*DATASET EXCERPT*:
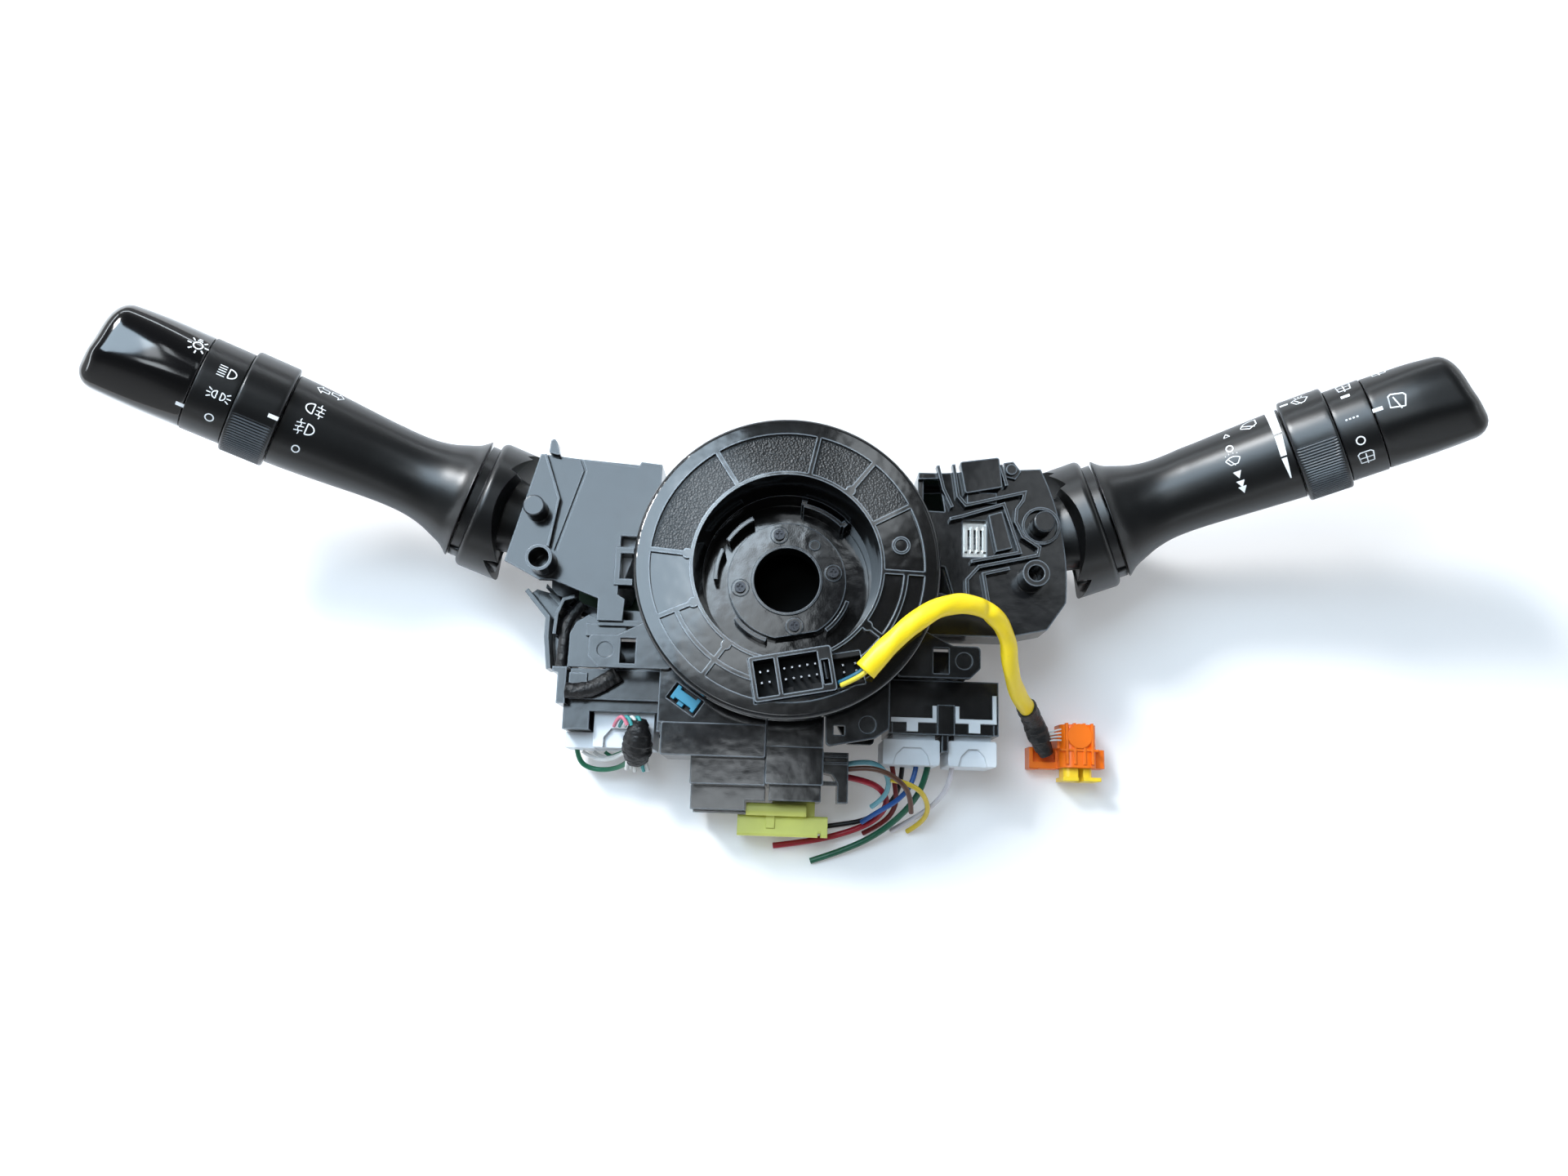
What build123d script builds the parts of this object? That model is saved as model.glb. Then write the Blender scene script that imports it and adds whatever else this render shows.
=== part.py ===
from build123d import *
import math
import os

# A steering column stalk switch lying on its back. The origin is on the column's axis
# at the back of the unit, +Z points at the driver and +Y is up in the car. Millimetres.

# Spiral cable rotor
rotor_r = 50.0
rotor_face_z = 66.0
rotor_thick = 3.6
rim_wall = 1.0
rim_drop = 3.0
rim_round = 1.3
well_r = 30.6
well_foot_r = 28.6
sleeve_wall = 1.4
rim_wide = 5.4
lip_wide = 1.2
pocket_outer_r = rotor_r - rim_wide
pocket_inner_r = well_r + lip_wide
pocket_depth = 1.2
rib_wide = 1.6
mid_rib_r = (pocket_outer_r + pocket_inner_r) / 2 + 0.5
nub_r = 1.7
rotor_turn = 10.9
rib_angles = [175, 123, 78, 52, 28, -2, -36, 204, 235]
nub_angles = [175, 52, -36, 204, 235]
split_sectors = [(-62, -2), (204, 259)]

# Well floor of the rotor
hub_seat_z = 48.0
hub_floor_z = 42.0
hub_floor_r = 20.4
hub_bore_r = 11.3
hub_wall = 2.0
moat_depth = 6.0
chord_v = 19.1
screw_circle_r = 16.2
hub_screw_head_r = 1.9
hub_screw_r = 1.15

# Fixed spiral case, which the rotor's rim covers
rim_gap = 0.6
case_r = rotor_r - rim_wall - rim_gap
case_wall = 1.8
case_eye_r = 31.0
case_base = 2.0
ear_thick = 2.5
ear_x = 65.2
ear_screw_x = 59.7
ear_screw_y = -27.3
low_ear_screw = (28.0, -49.4)
ribbon_thick = 0.5
ribbon_turns = 5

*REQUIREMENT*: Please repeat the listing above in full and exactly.

*WRITTEN ANSWER*:
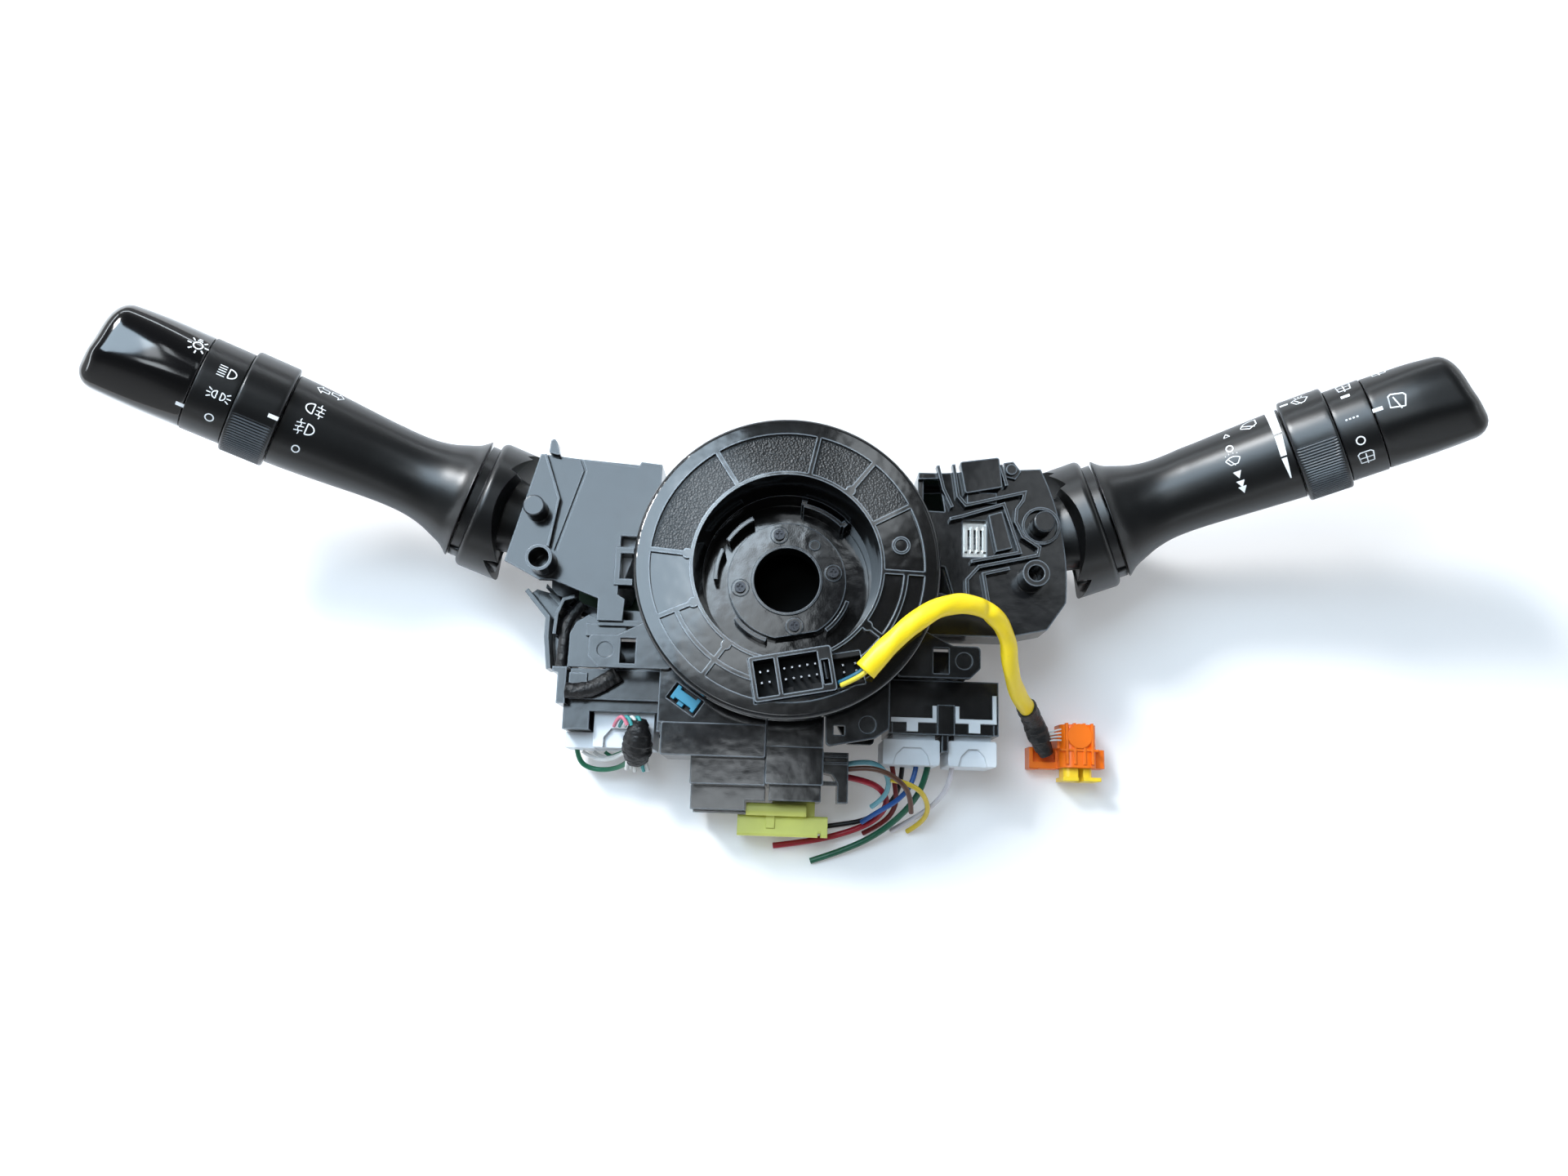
What build123d script builds the parts of this object? That model is saved as model.glb. Then write the Blender scene script that imports it and adds whatever else this render shows.
=== part.py ===
from build123d import *
import math
import os

# A steering column stalk switch lying on its back. The origin is on the column's axis
# at the back of the unit, +Z points at the driver and +Y is up in the car. Millimetres.

# Spiral cable rotor
rotor_r = 50.0
rotor_face_z = 66.0
rotor_thick = 3.6
rim_wall = 1.0
rim_drop = 3.0
rim_round = 1.3
well_r = 30.6
well_foot_r = 28.6
sleeve_wall = 1.4
rim_wide = 5.4
lip_wide = 1.2
pocket_outer_r = rotor_r - rim_wide
pocket_inner_r = well_r + lip_wide
pocket_depth = 1.2
rib_wide = 1.6
mid_rib_r = (pocket_outer_r + pocket_inner_r) / 2 + 0.5
nub_r = 1.7
rotor_turn = 10.9
rib_angles = [175, 123, 78, 52, 28, -2, -36, 204, 235]
nub_angles = [175, 52, -36, 204, 235]
split_sectors = [(-62, -2), (204, 259)]

# Well floor of the rotor
hub_seat_z = 48.0
hub_floor_z = 42.0
hub_floor_r = 20.4
hub_bore_r = 11.3
hub_wall = 2.0
moat_depth = 6.0
chord_v = 19.1
screw_circle_r = 16.2
hub_screw_head_r = 1.9
hub_screw_r = 1.15

# Fixed spiral case, which the rotor's rim covers
rim_gap = 0.6
case_r = rotor_r - rim_wall - rim_gap
case_wall = 1.8
case_eye_r = 31.0
case_base = 2.0
ear_thick = 2.5
ear_x = 65.2
ear_screw_x = 59.7
ear_screw_y = -27.3
low_ear_screw = (28.0, -49.4)
ribbon_thick = 0.5
ribbon_turns = 5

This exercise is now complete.